What to do with leftover Bolognaise sauce?  This is what I found myself wondering after Nick pulled the remaining Bolognaise out of the freezer earlier this week.  I wasn’t in the mood for pasta.  But wait!  I just bought an eggplant at the épicerie across the street.  I had no plans for it, but it was so beautiful and perfect that I just had to buy it.  What if I were to stuff this eggplant with the Bolognaise?  That sounds pretty tasty… with a little green salad, maybe some goat cheese… I’m doing it.  I’ll just make it into a filling with some breadcrumbs, Grana Padano, and an egg.  Piece of cake.  Except I don’t have any breadcrumbs.  Nor do I have a food processor.  Or even a half-eaten baguette to grate.  Hmm.  I’ll just get a cheap baguette, tear it up, dry it out in the oven, and smash it with a rolling pin.

Pre-breadcrumbs

This plan actually worked pretty well.  It would have worked beautifully if the plastic bag I put the bread in to contain the crumbs wasn’t so darn flimsy.  After cleaning up the mess I made, I still had plenty of breadcrumbs to make my filling.

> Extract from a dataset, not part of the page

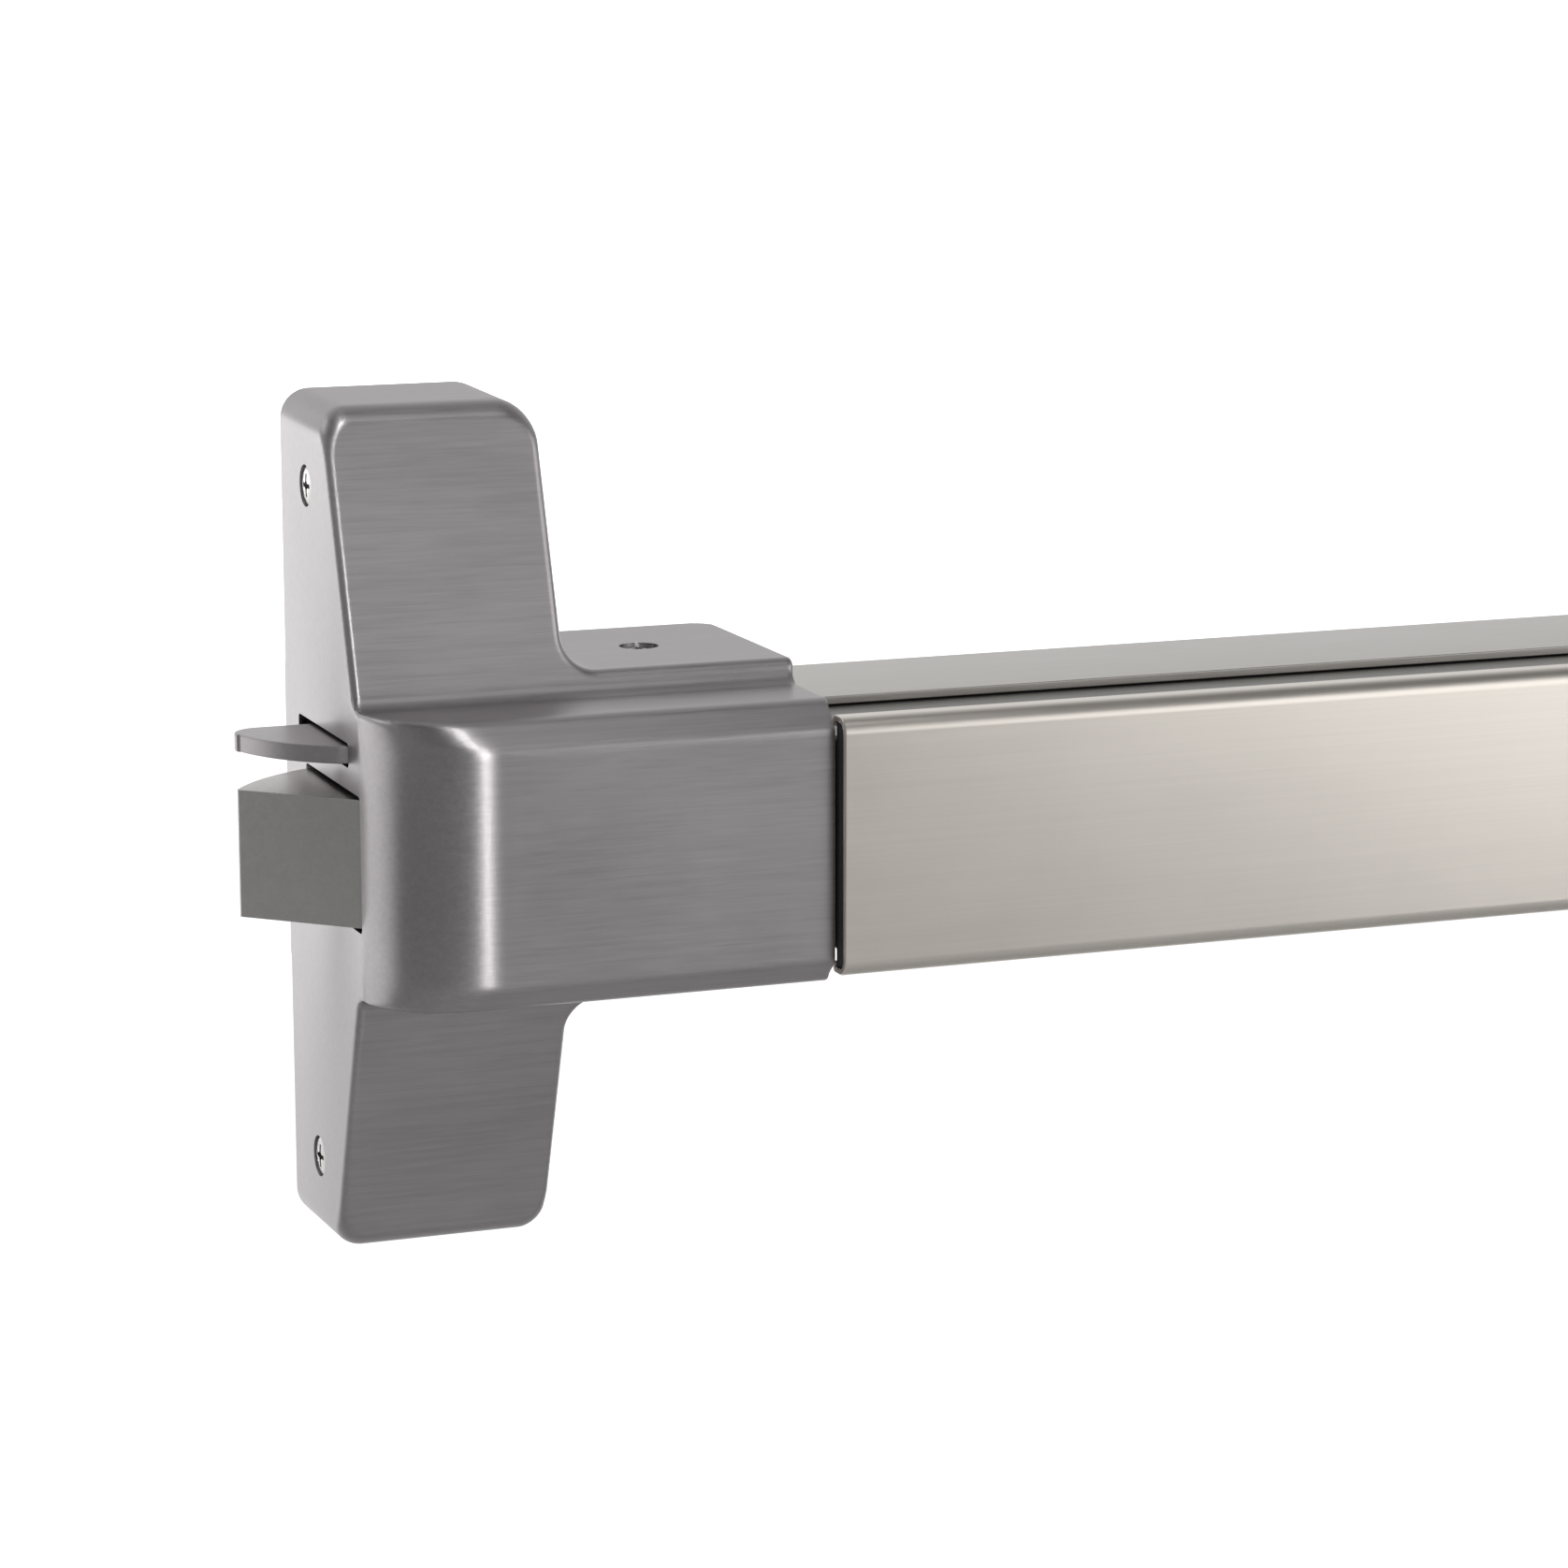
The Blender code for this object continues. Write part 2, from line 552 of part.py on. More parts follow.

First, however, there was the matter of the eggplant.  I cut it in half, then scored around the edge of each cut side to create about a 1/2 inch-thick shell.  I scored the centers into cubes and cut/pulled them out and placed them in a colander.  I salted the shells and placed them face-down on a paper towel.  I salted the extra flesh as well, and left it all to drain for about half an hour.